The key to raising money online isn’t Facebook or YouTube or Twitter or a donate button on every webpage.
Email is the tool that gets your message into the mind of your donor and persuades her to return to your website to make a donation.
Your charity cannot afford to wait for donors and potential donors to return to your website. You need to give them a reason to return. And you need to give them a way to return. Email is that way.
Which means the number one priority of your website is not to raise money or to acquire donors. It’s to acquire email addresses.
Unless your charity is a national, well-known charity that helps people during emergencies, and unless there is an emergency on right now, most visitors to your website will not donate during their first visit.
You need to start a conversation with them. A conversation that starts with email.
Stop asking for donations and start asking for email addresses instead.
Invite your visitor to complete a survey. Or take a poll. Or sign your petition. Or subscribe to your email newsletter. Or request your e-bulletin.
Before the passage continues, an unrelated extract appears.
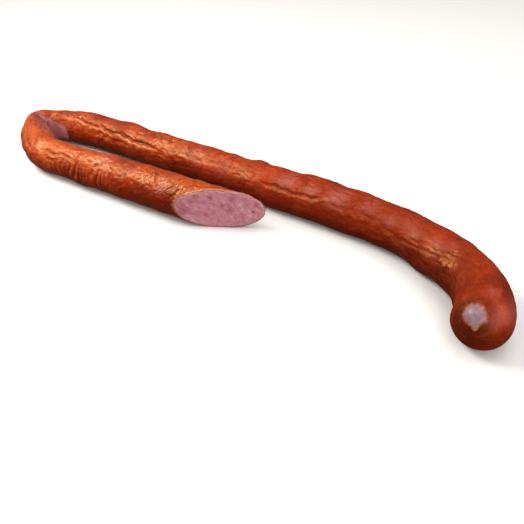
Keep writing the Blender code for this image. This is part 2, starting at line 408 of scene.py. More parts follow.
def crossWrinkles(along, around, wobble):
    # a wave along the sausage with sharp valleys, inside a window of distance and angle, that strays
    # and weakens with a slow noise
    middle, reach = 0.5 * (skin["crossFrom"] + skin["crossTo"]), skin["crossTo"] - skin["crossFrom"]
    turned = turnFrom(around, skin["crossAngle"])
    window = hump(along - middle, 1.5 * reach) * hump(turned, 2.6 * skin["crossReach"])
    uneven = waveNoise(along, 0.3 * around, skin["crossPatch"], 15)
    phase = 2.0 * np.pi * (along + skin["crossLean"] * turned) / skin["crossStep"]
    wave = np.sin(phase + 1.5 * uneven + 0.45 * wobble)
    strength = ease(0.90 + 0.35 * uneven - 0.20 * wobble)
    return skin["crossDepth"] * window * (0.35 - (0.5 + 0.5 * wave) ** 1.5) * strength


def fineRelief(along, around, wobble):
    # low lumps, and apart from them the relief with painted shade and highlight: wrinkles, which run
    # where a noise crosses zero as they are the bell of it, creases, cross wrinkles and specks
    patchy = ease(0.5 + 0.45 * waveNoise(along, around, skin["patchSize"], 5))
    wide = waveNoise(along, around, skin["valleySize"], 11, 1.5)
    small = waveNoise(along, around, skin["fineSize"], 12, 1.4)
    valleys = -skin["valleyDepth"] * bell(wide, skin["valleySharpness"]) * (0.35 + 0.65 * patchy)
    fine = -skin["fineDepth"] * bell(small, skin["fineSharpness"]) * (0.4 + 0.6 * (1.0 - patchy))
    lumps = skin["lumpHeight"] * waveNoise(along, around, skin["lumpSize"], 13, 1.3)
    top = ease(0.5 + 1.3 * np.sin(around))
    calm = np.interp(along, *np.array(skin["calm"]).T)
    calm = calm * (skin["lowShare"] + (1.0 - skin["lowShare"]) * top)
    wrinkles = (
        calm * (valleys + fine)
        + creaseRelief(along, around, wobble, creases)
        + crossWrinkles(along, around, wobble)
        + bumps(along, around, skin["specks"])
    )
    return calm * lumps + bumps(along, around, skin["pimples"]), wrinkles


def fullRelief(along, around):
    # all of the relief, and the share of it that gets painted shade and highlight in the colour
    height = 0.0
    for size, length, waves, phase in relief["lumps"]:
        height = height + size * np.sin(2.0 * np.pi * along / length + waves * around + radians(phase))
    wobble = waveNoise(along, around, skin["wobbleSize"], 14)
    height = height + bumps(along, around, relief["swells"]) + knotRelief(along, around)
    height = height + creaseRelief(along, around, wobble, broadFolds)
    lumps, wrinkles = fineRelief(along, around, wobble)
    lifted = ease((np.sin(around) + 1.0) / relief["bareBelow"])
    return (height + lumps + wrinkles) * lifted, wrinkles * lifted


def casingPoint(along, around, height):
    # radius and relief times the dome, round the line, cut back by the stick's flat on the right
    # hand, lowered by the sag and never under the table
    x, y = np.interp(along, line[0], line[1]), np.interp(along, line[0], line[2])
    direction = heading(along)
    radius = (casingRadius(along) + height) * domeFactor(along)
    distances, depths = np.array(relief["stickFlat"]).T
    flat = casingRadius(along) - np.interp(along, distances, depths)
    bare = radius * np.cos(around)
    kept = relief["flatSlope"] * np.minimum(bare + flat, 0.0)
    left = np.maximum(bare, -flat + kept + relief["flatHollows"] * np.minimum(height, 0.0))
    up = np.maximum(casingRadius(along) - sausage["sag"] + radius * np.sin(around), 0.0)
    return np.stack((x - np.sin(direction) * left, y + np.cos(direction) * left, up), axis=-1)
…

Use as many creative, compelling, donor-centred ways of persuading your visitors to give you their email address. But don’t simply say, “Enter your email address here to be added to our mailing list.” Instead, offer your visitors something of value that is delivered by email.
Your goal is to acquire as many email addresses as possible. Online fundraising is a numbers game. And the numbers are small. Open rates of 8%. Click-through rates of 2%. With metrics like these, you need to be reaching as many donors and potential donors as possible with every email appeal.
Think tens of thousands. Hundreds of thousands. Aim for quantity. Secure as many email addresses as you possibly can, using as many tactics as you can think of, can afford and can manage.
Then develop a plan for converting a large percentage of the people on your email list to donors. Pretend you are dating. Treat their first visit to your website as the way you happened to meet. Instead of asking for their phone number, you asked for their email address.
In your first series of email messages, start the relationship by helping your potential donor get to know you a little better. Be interesting. Charming. Engaging.
When the time is right, pop the question. Ask for a gift. Direct the reader to your website to make a donation. Then follow up with a heartfelt thank-you letter.
Stop asking for donations and start asking for email addresses, and you’ll succeed at online fundraising.